Editorials

You're on the air, ma'am

The best phone call to a political show ever

Those of us who work in newspapers have so many reasons to be grateful when we compare our lot with that of our perfectly coiffed counterparts in television. Or the job requirements of a radio interviewer who has to record the views of newsmakers and others. We'ver never had to do a sound check in our life, and most of us don't have to show up for work lugging tons of equipment instead of just a pen and notepad. We've also been spared the pressure of fielding phone calls during live broadcasts. Our nerves couldn't take it.

When somebody wants to sound off in the paper, editors get a chance to look at their copy first. And think about it. And think before writing in general. (It usually helps.) Those are advantages that the hard-pressed producers at, say, C-SPAN may wish they had.

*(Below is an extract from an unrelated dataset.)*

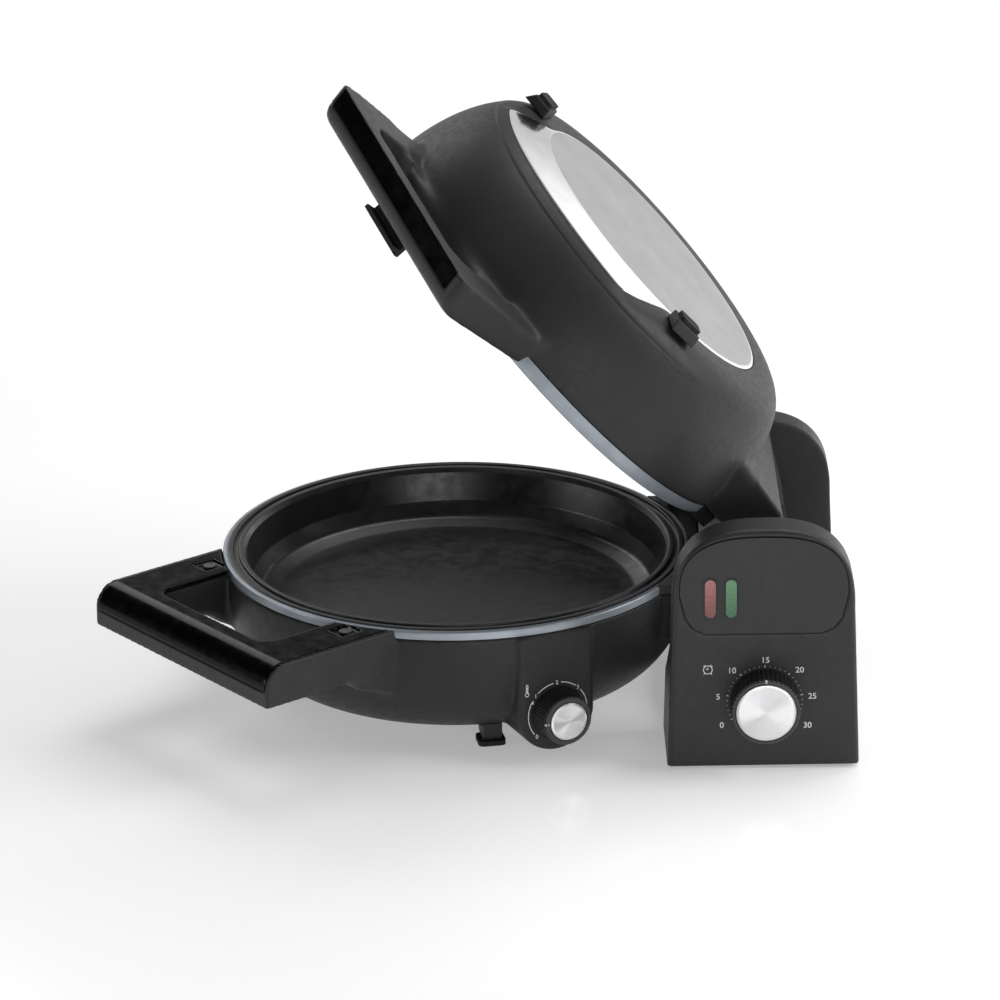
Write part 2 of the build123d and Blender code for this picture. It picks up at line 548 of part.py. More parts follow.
# low bridge between the posts
bridge = box(X_P - 46, X_P + 44, -POST_FOOT, REAR_FOOT, POST_BOT, -72.5)
bridge = fillet([e for e in bridge.edges().filter_by(Axis.Y) if e.center().Z > -75], 4)
bridge -= box(X_P - 43.4, X_P + 41.4, -POST_FOOT - 1, REAR_FOOT + 1, POST_BOT - 1, -75.1)
put("stand_bridge", bridge)
put("stand_bridge_cover", box(X_P - 43.3, X_P + 41.3, -POST_FOOT + 0.1, REAR_FOOT - 0.1, POST_BOT, POST_BOT + 2.2))

feet = []
for sx in (-1, 1):
    for y in (FRONT + 14, REAR_OUT - 13):
        feet.append(zcyl(X_P + sx * 43, y, 7.0, -H_PART, POST_BOT))
put("stand_feet", Compound(feet))

# hub on the front post and bushes of the axle in the two posts
put("front_hinge_hub", ycyl(X_H, Z_H, 14.0, -POST_IN, -80.4) + ycyl(X_H, Z_H, 15.0, -POST_IN, -118.0) - ycyl(X_H, Z_H, 10.0, -POST_IN - 1, -80))
bush = []
for y0, y1 in ((-139.6, -80.2), (REAR_IN - 0.2, REAR_IN + 13)):
    bush.append(ycyl(X_H, Z_H, 10.0, y0, y1) - ycyl(X_H, Z_H, AXLE_R + FIT, y0 - 1, y1 + 1))
put("hinge_bushes", Compound(bush))

# lamps
bez = []
for name, x in LAMPS:
    b = capsule(x, LAMP_Z, 8.4, 25.4, FRONT - 0.7, FRONT + 5) - capsule(x, LAMP_Z, 6.2, 23.2, FRONT - 2, FRONT + 3.8)
    b -= capsule(x, LAMP_Z, 5.2, 22.0, FRONT - 2, FRONT + 6)
    bez.append(b)
    put(name + "_lens", capsule(x, LAMP_Z, 6.2, 23.2, FRONT - 0.9, FRONT + 3.8))
put("lamp_bezels", Compound(bez))
put("neon_lamps", Compound([Pos(x, FRONT + 7.6, LAMP_Z) * Cylinder(2.3, 16) for _, x in LAMPS]))
put("lamp_holder", box(X_P - 37.5, X_P - 12.5, FRONT + 10.0, FRONT + 12.4, LAMP_Z - 14, LAMP_Z + 14))

# timer
tm = ycyl(TIMER_X, TIMER_Z, 21, FRONT + 5.0, FRONT + 19.0) + ycyl(TIMER_X, TIMER_Z, 5.0, FRONT - 0.0, FRONT + 5.0)
tm += box(TIMER_X - 26, TIMER_X + 26, FRONT + 3.0, FRONT + 5.0, TIMER_Z - 12, TIMER_Z + 12)
tm -= ycyl(TIMER_X, TIMER_Z, 3.0 + FIT, FRONT - 2, FRONT + 16)
put("timer_unit", tm)
put("timer_bell", Pos(TIMER_X - 34, FRONT + 14, TIMER_Z - 22) * Rot(90, 0, 0) * (Cylinder(10, 5) - Pos(0, 0, 1) * Cylinder(8.6, 5)))
put("timer_shaft", ycyl(TIMER_X, TIMER_Z, 3.0, FRONT - 12, FRONT + 15))
kb = ycyl(TIMER_X, TIMER_Z, 20.0, FRONT - 14.4, FRONT - 0.7) + ycyl(TIMER_X, TIMER_Z, 19.4, FRONT - 17.2, FRONT - 14.4)
kb -= ycyl(TIMER_X, TIMER_Z, 3.0, FRONT - 12, FRONT + 5)
kb -= ycyl(TIMER_X, TIMER_Z, 16.9, FRONT - 20, FRONT - 16.0)
put("timer_knob", kb)
put("timer_knob_cap", ycyl(TIMER_X, TIMER_Z, 16.9, FRONT - 18.2, FRONT - 16.0))

# wiring parts in the rear post
put("terminal_block", box(X_P - 24, X_P + 6, REAR_OUT - 17, REAR_OUT - 8, -78, -64) + box(X_P - 24, X_P + 6, REAR_OUT - 16, REAR_OUT - 12, POST_BOT + 2.5, -78))
g = ycyl(X_P + 28, -66, 6.0, REAR_OUT - 3.0, REAR_OUT) + ycyl(X_P + 28, -66, 8.5, REAR_OUT, REAR_OUT + 3.0) + ycyl(X_P + 28, -66, 8.5, REAR_OUT - 6.0, REAR_OUT - 3.0)
g -= ycyl(X_P + 28, -66, 3.6, REAR_OUT - 8, REAR_OUT + 5)
put("cord_inlet_bush", g)

# identical screws that hold the bottom plates and the bridge cover
scs = []
SCREW_Y = (FRONT + 30, -10.0, REAR_OUT - 16)
for sx in (-1, 1):
    for y in SCREW_Y:
        t = 2.2 if y == -10.0 else 2.5
        scs.append(zcyl(X_P + sx * 26, y, 3.2, POST_BOT - 0.8, POST_BOT) + zcyl(X_P + sx * 26, y, 1.5, POST_BOT, POST_BOT + t))
put("bottom_screws", Compound(scs))
holes = [zcyl(X_P + sx * 26, y, 1.5, POST_BOT - 1, POST_BOT + 4) for sx in (-1, 1) for y in SCREW_Y]
for nm in ("front_post_bottom", "rear_post_bottom", "stand_bridge_cover"):
    for h in holes:
        PARTS[nm] = PARTS[nm] - h

# ================================================================= final frame
MOVE = Pos(SHIFT_X, SHIFT_Y, H_PART)
lo, hi = [1e9] * 3, [-1e9] * 3
for name in sorted(PARTS):
    s = MOVE * PARTS[name]
    solids = list(s.solids())
    s = solids[0] if len(solids) == 1 else Compound(solids)
    s.label = name
    export_step(s, f"parts/{name}.step")
    b = s.bounding_box()
    lo = [min(a, c) for a, c in zip(lo, (b.min.X, b.min.Y, b.min.Z))]
    hi = [max(a, c) for a, c in zip(hi, (b.max.X, b.max.Y, b.max.Z))]
print("box", [round(v, 3) for v in lo], [round(v, 3) for v in hi], "middle", round((lo[0] + hi[0]) / 2, 3), round((lo[1] + hi[1]) / 2, 3))
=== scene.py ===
import bpy, bmesh
import numpy as np
from math import sin, cos, pi, radians, sqrt, atan2, hypot
from mathutils import Vector, Matrix


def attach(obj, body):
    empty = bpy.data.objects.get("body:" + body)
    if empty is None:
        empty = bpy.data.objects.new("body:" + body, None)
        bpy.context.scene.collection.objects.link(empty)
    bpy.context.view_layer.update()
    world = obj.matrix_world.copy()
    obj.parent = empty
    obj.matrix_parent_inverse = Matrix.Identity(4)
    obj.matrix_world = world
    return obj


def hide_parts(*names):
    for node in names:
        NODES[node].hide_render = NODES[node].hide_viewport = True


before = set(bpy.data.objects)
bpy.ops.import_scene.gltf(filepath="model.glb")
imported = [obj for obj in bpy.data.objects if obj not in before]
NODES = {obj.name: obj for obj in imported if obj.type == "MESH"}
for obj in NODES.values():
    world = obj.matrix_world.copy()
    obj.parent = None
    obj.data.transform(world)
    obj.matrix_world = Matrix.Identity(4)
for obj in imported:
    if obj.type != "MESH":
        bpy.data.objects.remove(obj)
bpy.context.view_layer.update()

# ------------------------------------------------------------------ shared dimensions (mm, working frame of the model)
SHIFT = (-9.257, 25.697, 84.5)
X_H, Z_H, OPEN = 175.0, 0.5, 48.5
PHI = 217.8
R_SHELL, Z_RING, LID_RING = 139.4, 6.0, 9.4
BOWL_FLAT, BOWL_DEPTH, BOWL_N = 75.0, 77.0, 2.6
LID_FLAT, LID_DEPTH, LID_N = 110.6, 73.9, 1.71
DISC_R, DISC_FLAT = 109.0, 89.0
R_MOUTH, R_RIM, R_FL, PAN_T = 125.0, 135.5, 138.0, 2.8
BOWL_PAN_D, LID_PAN_D = 32.0, 24.0
BLOCK_W = 74.0
GRIP_OUT, GRIP_IN, GRIP_W, HOLE_W, GRIP_D, LID_GRIP_D = 203.0, 181.0, 84.0, 52.0, 25.3, 25.0
X_P, POST_OUT, POST_TOP, POST_BOT, POST_HW, POST_HW_BOT = 175.0, 148.0, 62.5, -83.0, 52.4, 55.4
REAR_OUT, REAR_TOP = 101.0, 45.0
THERM_A, THERM_Z, THERM_R = -66.0, -56.0, 140.3
TIMER_X, TIMER_Z = 175.6, -42.6
FRONT = -POST_OUT
LAMP_Z = 21.4
LAMPS = (("red", X_P - 30.8), ("green", X_P - 18.8))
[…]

Earlier this week, on Tuesday, that network of record had yet another one of those cookie-cutter you-holler-at-me-and-I-holler-at-you shows billed as a discussion but that generally turn out to be nothing but angry statements fired off by all the participants in turn. Like ships passing in the night--and launching barrages as they go.

You know the kind of program: Two or more well-groomed argumentarians just yell over each other. As if they'd had no raisin' at all. Call 'em graduates of the Jim Carville/Chris Matthews School of Debate. Their game plan: Talk first, fast and last and even when your opponent is talking. Ta-da! You win. This isn't so much a debate as a kind of verbal demolition derby. The best way to watch one of these shows is not to--and certainly don't let the children see. They're rowdy enough on the playground.

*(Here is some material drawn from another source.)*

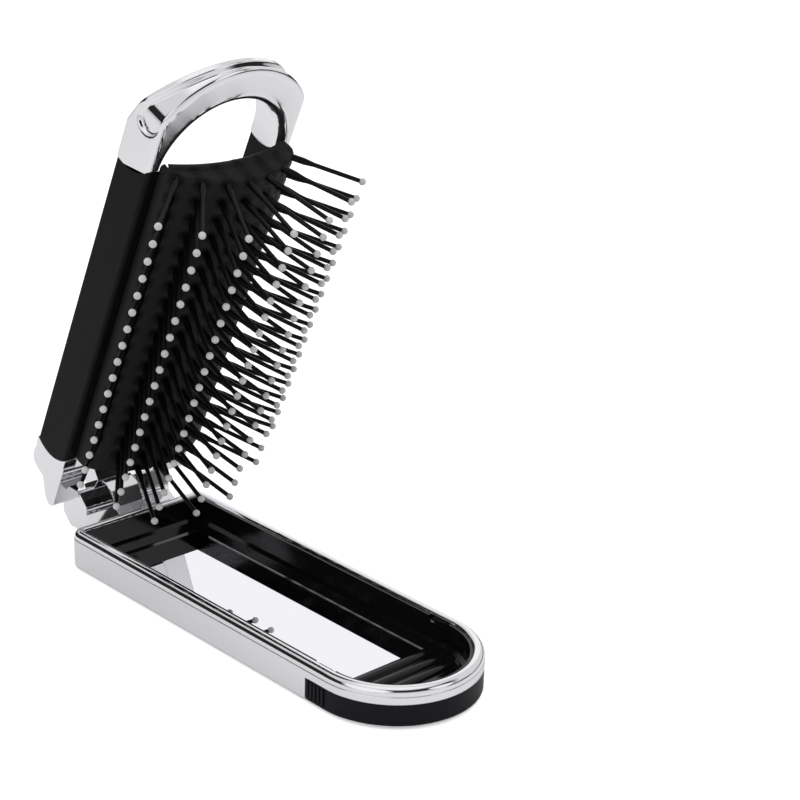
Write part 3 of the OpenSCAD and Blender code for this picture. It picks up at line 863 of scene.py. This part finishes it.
# White cards: direction, and the cosines between which each fades out.
CARDS = (
    ((-0.69, 0.63, 0.36), (0.90, 0.96)),
    ((0.78, 0.33, 0.52), (0.955, 0.975)),
    ((0.20, -0.86, 0.46), (0.84, 0.92)),
)


def ease(tree, value, low, high):
    """0 below low, 1 above high, and smooth between."""
    span = tree.nodes.new("ShaderNodeMapRange")
    span.interpolation_type = "SMOOTHSTEP"
    for socket, edge in (("From Min", low), ("From Max", high)):
        if isinstance(edge, (int, float)):
            span.inputs[socket].default_value = edge
        else:
            tree.links.new(edge, span.inputs[socket])
    tree.links.new(value, span.inputs["Value"])
    return span.outputs["Result"]


def toward(tree, parts, way):
    """How far a direction points the way named, from -1 to 1."""
    total = 0.0
    for part, share in zip(parts, Vector(way).normalized()):
        total = plus(tree, times(tree, part, share), total)
    return total


def tent_brightness(tree, parts):
    """Brightness of the tent in a direction, from its dark gap and band up to its roof."""
    x, y, z = parts
    rise = ease(tree, toward(tree, parts, GAP_SIDE), *GAP_SIDE_EDGES)
    gap = plus(tree, GAP, times(tree, rise, GAP_RISE))
    tip_side = ease(tree, x, *GAP_ENDS)
    far_side = times(tree, tip_side, ease(tree, y, *GAP_FAR))
    gap = plus(tree, gap, times(tree, far_side, GAP_FAR_RISE))
    closed = minus(tree, tip_side, far_side)
    above = larger(tree, ease(tree, z, gap, plus(tree, gap, GAP_SOFT)), closed)
    band = minus(tree, ease(tree, z, *BAND_LOW), ease(tree, z, *BAND_HIGH))
    band = times(tree, band, ease(tree, x, *BAND_SIDE))
    band = times(tree, band, minus(tree, 1.0, ease(tree, y, *BAND_ENDS)))
    above = times(tree, above, minus(tree, 1.0, band))
    bright = plus(tree, times(tree, ease(tree, z, *ROOF), 1 - WALL), WALL)
    tent = plus(tree, DARK, times(tree, above, bright))
    for way, fade in CARDS:
        tent = larger(tree, tent, ease(tree, toward(tree, parts, way), *fade))
    return smaller(tree, tent, 1.0)


def studio_world():
    """White to the camera, a tent to glossy faces and plain soft light to the rest."""
    world = bpy.data.worlds.new("studio")
    world.use_nodes = True
    tree = world.node_tree
    soft = tree.nodes["Background"]
    soft.inputs["Color"].default_value = (1, 1, 1, 1)
    soft.inputs["Strength"].default_value = AMBIENT
    sky = tree.nodes.new("ShaderNodeTexCoord")
    parts = tree.nodes.new("ShaderNodeSeparateXYZ")
    tree.links.new(sky.outputs["Generated"], parts.inputs["Vector"])
    tent = tent_brightness(tree, parts.outputs)
    path = tree.nodes.new("ShaderNodeLightPath").outputs
    shown = tree.nodes.new("ShaderNodeBackground")
    shown.inputs["Color"].default_value = (1, 1, 1, 1)
    tree.links.new(larger(tree, path["Is Camera Ray"], tent), shown.inputs["Strength"])
    eye = larger(tree, path["Is Camera Ray"], path["Is Glossy Ray"])
    eye = larger(tree, eye, path["Is Transmission Ray"])
    mix = tree.nodes.new("ShaderNodeMixShader")
    tree.links.new(eye, mix.inputs["Fac"])
    tree.links.new(soft.outputs[0], mix.inputs[1])
    tree.links.new(shown.outputs[0], mix.inputs[2])
    tree.links.new(mix.outputs[0], tree.nodes["World Output"].inputs["Surface"])
    bpy.context.scene.world = world


studio_world()
bpy.context.scene.view_settings.view_transform = "Standard"

# ---------------------------------------------------------------- camera

# Where the camera stands, in metres, and the directions of its right, down and forward axes.
CAMERA_PLACE = (0.3581169, -0.3042728, 0.2422831)
CAMERA_RIGHT = (0.6810213, 0.7316944, 0.0288660)
CAMERA_DOWN = (0.2839776, -0.2275650, -0.9314349)
CAMERA_FORWARD = (-0.6749569, 0.6425243, -0.3627614)
CAMERA_SENSOR = 36.0           # width, in millimetres
CAMERA_NEAR = 0.01
FOCAL_PIXELS = 2158.6
FRAME_PIXELS = 800


def place_camera():
    data = bpy.data.cameras.new("studio_camera")
    data.sensor_width = CAMERA_SENSOR
    data.lens = CAMERA_SENSOR * FOCAL_PIXELS / FRAME_PIXELS
    data.clip_start = CAMERA_NEAR
    cam = bpy.data.objects.new("studio_camera", data)
    bpy.context.scene.collection.objects.link(cam)
    right, down, forward = (Vector(v) for v in (CAMERA_RIGHT, CAMERA_DOWN, CAMERA_FORWARD))
    turn = Matrix((right, -down, -forward)).transposed().to_4x4()
    cam.matrix_world = Matrix.Translation(CAMERA_PLACE) @ turn
    bpy.context.scene.camera = cam


place_camera()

You can find these kinds of programs on 'most every channel. In a kind of Gresham's Law of public discourse, the cheaper rhetoric will drive the more valuable kind out of the market every time. Even over on ESPN--a sports network!--you'll find something called First Take in the mornings, and woe betide anybody stuck in a doctor's office who has to listen to it. People tend to be nervous enough in doctors' offices without being subjected to ill-mannered dialogue billed as a panel discussion.

But if you absolutely had to be stuck watching one of these shoutfests, it should have been Washington Journal the other morning. The shtick that day: Two brothers, Dallas and Brad Woodhouse, were going at it. One is a Republican, the other a Democrat, and somebody thought it would be entertaining to have brothers argue politics. (Yes, these shows have come to that.) Think Crossfire meets Jerry Springer. Which brother was which, and which the Democrat and which the Republican, we forget if we ever bothered to learn. We don't pay that much attention.

During the show, host Steve Scully stopped the verbal flood for a second as he welcomed a caller to the program, one identified only as "Joy from Raleigh." Ms. Joy from Raleigh began scolding the two brothers for fighting on air. At which point Dallas Woodhouse realized . . . .

"Oh, God, it's Mom."

And indeed it was. 'Twas their mother on the phone. And it was no prank. Or even planned. Apparently Mom just dialed the call-in number and got through. And she laid into the boys as any Southern lady would do when her children are embarrassing her in public.

"I'm your mother and I disagree that all families are like ours," she started. "I don't know many families that are fighting at Thanksgiving. I was very glad that this Thanksgiving was the year that you two were supposed to go to your in-laws. And I'm hoping you'll have some of this out of your system when you come here for Christmas. I would really like a peaceful Christmas. And I love you both."

Let us hereby nominate the call as the best we've heard on a political program. Ever. Although considering the competition, it was a shoo-in for that distinction.

Thank you, Ms. Joy. You've given us all an early Christmas gift. Peace on Earth, Good Will Toward Men. Especially when they're your kids.